Imagine, for a moment, being a career 8th grade math teacher at 53 years old. Shake that feeling of dread that you’ve done nothing productive with your life and that you will die alone with your seven cats. That’s not part of this hypothetical. You made all your lesson plans when you were 23 and just out of college. You’ve been doing this for 30 years since. If you can’t explain how to find greatest common factors after thirty years of practice, you deserve a lobotomy, not a $100,000+ salary. Being a teacher simply isn’t very difficult. We’re not talking about actuaries, doctors, or professional athletes. We’re not even talking about mechanics, welders, or carpenters. In terms of the necessary skills required to be a functional public school teacher, the skill requirements are most analogous to those of the Opinions Page Editor at the New York Times. (Oh SNAP!)

Just as an aside, what are you doing on any given Tuesday afternoon next July? I’ll be working. You’ll probably be working. You kid’s teacher will probably be gulping down Mai Tais in St. Bart’s. I don’t begrudge teachers a vacation, but three months is obscene. On vacation time alone, teachers only work 80% as hard as the average American worker. Any other talk about benefits ought to start and end with “you get THREE MONTHS of vacation!” But it doesn’t. Public school teachers also get healthcare, dental, and retirement packages. For nine months of work. Even when they’re on the job, being a teacher requires very little actual work. In addition to three months vacation, teachers make the lesson plans their first year and coast the rest of their careers. They work about 7AM-3PM (the normal eight hours) but you get to take off recess, gym, art, and whatever other nonsense they do in schools these days. This is when teachers actually do the grading and lesson plan tweaking that teachers so often squawk they do on their personal time. Outside of the actual teaching, which requires little above mere literacy, the rest of the job is basically babysitting, a profession mostly occupied by sixteen year old girls trying to get enough money to give their boyfriends Justin Bieber haircuts or pierce their ankles.

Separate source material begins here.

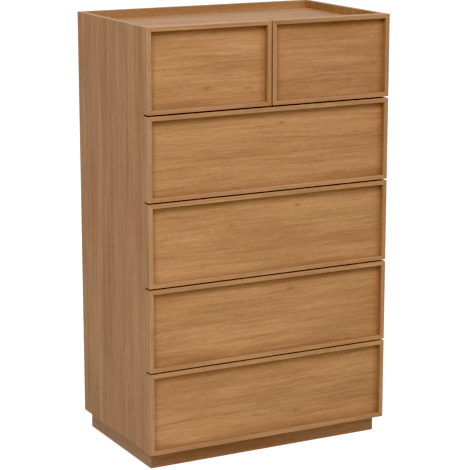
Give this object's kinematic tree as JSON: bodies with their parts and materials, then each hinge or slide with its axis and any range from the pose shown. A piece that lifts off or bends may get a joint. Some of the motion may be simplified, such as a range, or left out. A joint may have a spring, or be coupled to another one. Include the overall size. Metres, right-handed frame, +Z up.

It’s not hard to imagine why teachers work so little; they have no accountability and minimal oversight. With massive union protections, firing a teacher is virtually impossible unless they molest their students in plain view of the principal, a police officer, and three union representatives or start harvesting organs. Teachers fight tooth and nail against objective and standardized measurements of student learning, so administrators have no recourse against bad teachers. And considering how toothless the punishments are (three weeks paid leave for drinking on the job!) it’s a wonder teachers even crack open the books. The way schools work is so backwards and crooked, they can’t possibly succeed. There are no objective measurements of success. There is no punishment for failure, either in results or in process. The compensation structure encourages the most incompetent teachers to stay and pushes the younger, more competent teachers into saner professions. Finally, there is no feedback loop from the market to determine whether or not the services rendered are worth the cost (they aren’t).

Politically speaking, the idea that we need to bust the public unions that control teachers salaries, benefits, and job  security is true, but woefully inadequate. Schools in most states spend over $10,000 per student per year. Do you believe that a free-market education industry could do a better job with $10,000 per student? I certainly do. The solution is to have the state give parents a certificate worth $10,000 that they can spend in any educational facility (definition for “educational facility” is fluid, at the moment) they elect. Schools would compete against each other for students and revenue streams. Parents (and private organizations) would monitor and publish objective metrics detailing the effectiveness of the schools in much the same way that Moody’s or Fitch publishes bond ratings. Teachers compensation would be market-based, and all would be well in the world.

I suppose the short answer is that being a teacher is the easiest job in the world.